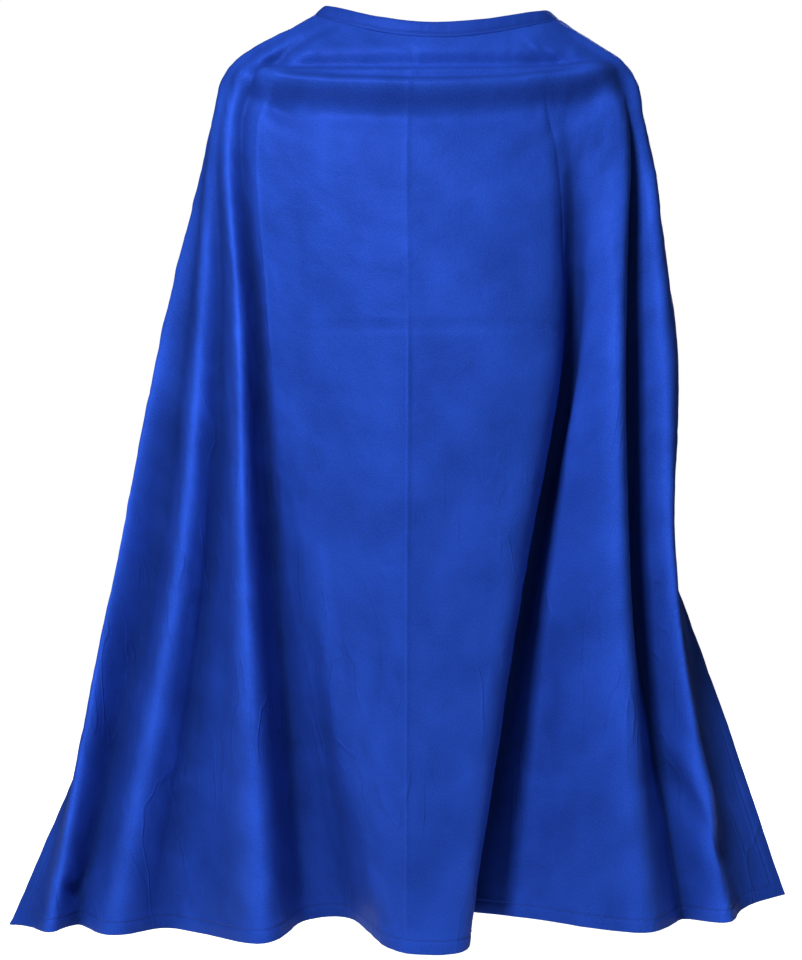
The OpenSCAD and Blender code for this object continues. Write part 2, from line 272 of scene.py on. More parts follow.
def between(x, low, low_end, high, high_end):
    """1 in the middle, with a smooth step up before it and a smooth step down after it."""
    return ramp(x, low, low_end) * (1 - ramp(x, high, high_end))


# Slack folds that hang like swags across the upper back: height at the centre, rise towards
# the wearer's left and right, how far they stand out (or in), half width, and where they
# fade out on each side.
SLACK_FOLDS = [
    (-60, 0, 5, -8.5, 9.0, -175, 160),
    (-73, 5, 11, 6.0, 7.0, -170, 165),
    (-82, 9, 15, -4.0, 6.5, -150, 150),
    (-95, 15, 21, 19.0, 14.0, -195, 172),
    (-122, 20, 24, -5.0, 18.0, -190, 180),
]
SLACK_CENTRE, SLACK_SPAN, SLACK_FADE = -12, 170, 35


def slack_relief(x, z):
    """How far the slack folds stand out of the back."""
    relief = np.zeros_like(x)
    for height, rise_left, rise_right, depth, width, left, right in SLACK_FOLDS:
        off = (x - SLACK_CENTRE) / SLACK_SPAN
        line = height + np.where(off < 0, rise_left, rise_right) * off**2
        fade = between(x, left - SLACK_FADE, left + SLACK_FADE,
                       right - SLACK_FADE, right + SLACK_FADE)
        relief += depth * bell(z - line, width) * fade
    return relief


# Short wrinkles of the back: from (x, z) to (x, z), depth and half width.
WRINKLES = [
    ((-213, -78), (-110, -152), -3.2, 11),
    ((176, -82), (70, -172), -3.0, 12),
    ((-126, -84), (-146, -118), 2.0, 3.6),
    ((-166, -82), (-180, -104), 1.8, 3.6),
    ((96, -34), (116, -56), 1.4, 3),
    ((114, -42), (140, -56), 1.4, 3),
    ((-35, -36), (-24, -52), -1.5, 3),
    ((-175, -226), (-148, -210), -1.1, 3.5),
    ((84, -616), (100, -583), -1.2, 4),
    ((-60, -332), (-8, -340), 1.2, 4),
    ((-50, -676), (-12, -690), 1.3, 5),
    ((-290, -820), (-262, -800), -1.6, 5),
    ((-276, -860), (-240, -838), -1.4, 5),
    ((-262, -905), (-300, -880), -1.3, 5),
    ((-62, -700), (-84, -800), -1.5, 5),
    ((-38, -640), (-64, -760), 1.4, 5),
    ((-110, -560), (-96, -700), -1.6, 7),
    ((-120, -640), (-92, -860), 1.5, 6),
    ((-30, -560), (-12, -650), -1.2, 5),
    ((60, -640), (38, -760), 1.4, 7),
    ((128, -690), (110, -800), -1.5, 7),
    ((160, -740), (150, -880), 1.4, 8),
    ((-250, -640), (-262, -780), 1.3, 6),
    ((226, -788), (268, -842), -4.0, 10),
    ((268, -842), (322, -918), -4.5, 10),
    ((250, -770), (296, -850), 4.0, 11),
    ((330, -900), (356, -918), 4.0, 6),
    ((322, -922), (350, -900), -3.0, 5),
    ((-396, -944), (-378, -922), -4.0, 6),
    ((-400, -920), (-384, -950), -4.0, 6),
]


def wrinkle_relief(x, z):
    """How far the short wrinkles stand out, each deepest in its middle."""
    relief = np.zeros_like(x)
    for (x0, z0), (x1, z1), depth, width in WRINKLES:
        dx, dz = x1 - x0, z1 - z0
        along = ((x - x0) * dx + (z - z0) * dz) / (dx * dx + dz * dz)
        nearest = np.clip(along, 0, 1)
        d = np.hypot(x - x0 - nearest * dx, z - z0 - nearest * dz)
        relief += depth * bell(d, width) * (0.35 + 0.65 * np.sin(math.pi * nearest))
    return relief


def from_line(points, stations, station):
    """How far each point lies from its own level's point at one station."""
    k = np.argmin(np.abs(stations - station), axis=1)
    return np.linalg.norm(points - points[np.arange(len(points)), k][:, None, :], axis=2)


# Creases left by folding the cape into its packet: station, first and last level, depth.
UPRIGHT_CREASES = [(10.0, 1.5, 3.4, 0.75), (10.0, 3.0, 5.0, 2.1), (8.1, 1.9, 3.2, 0.9),
                   (11.55, 1.7, 3.4, -0.8), (4.6, 3.6, 4.9, 1.2)]
CREASE_W, CROSS_CREASE_W = 2.4, 3.5
# Creases across: level, first and last station, depth. A level counts as this long there.
CREASE_LEVEL_MM = 300
CROSS_CREASES = [(3.0, 9.0, 11.6, -1.3), (4.58, 12.5, 15.0, -1.5), (4.05, 2.6, 6.5, 0.9)]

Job
Everything from the first line above up to and including the line that contains "return ramp(x, low, low_end)" should be printed exactly; please print only that.

Output below
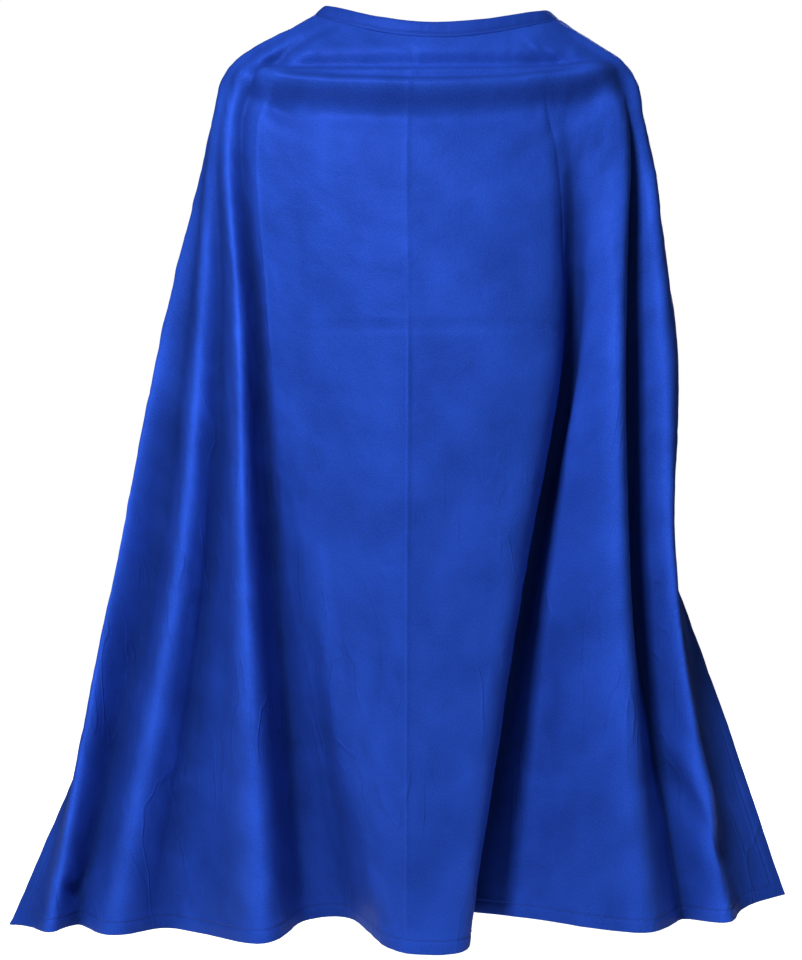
The OpenSCAD and Blender code for this object continues. Write part 2, from line 272 of scene.py on. More parts follow.
def between(x, low, low_end, high, high_end):
    """1 in the middle, with a smooth step up before it and a smooth step down after it."""
    return ramp(x, low, low_end) * (1 - ramp(x, high, high_end))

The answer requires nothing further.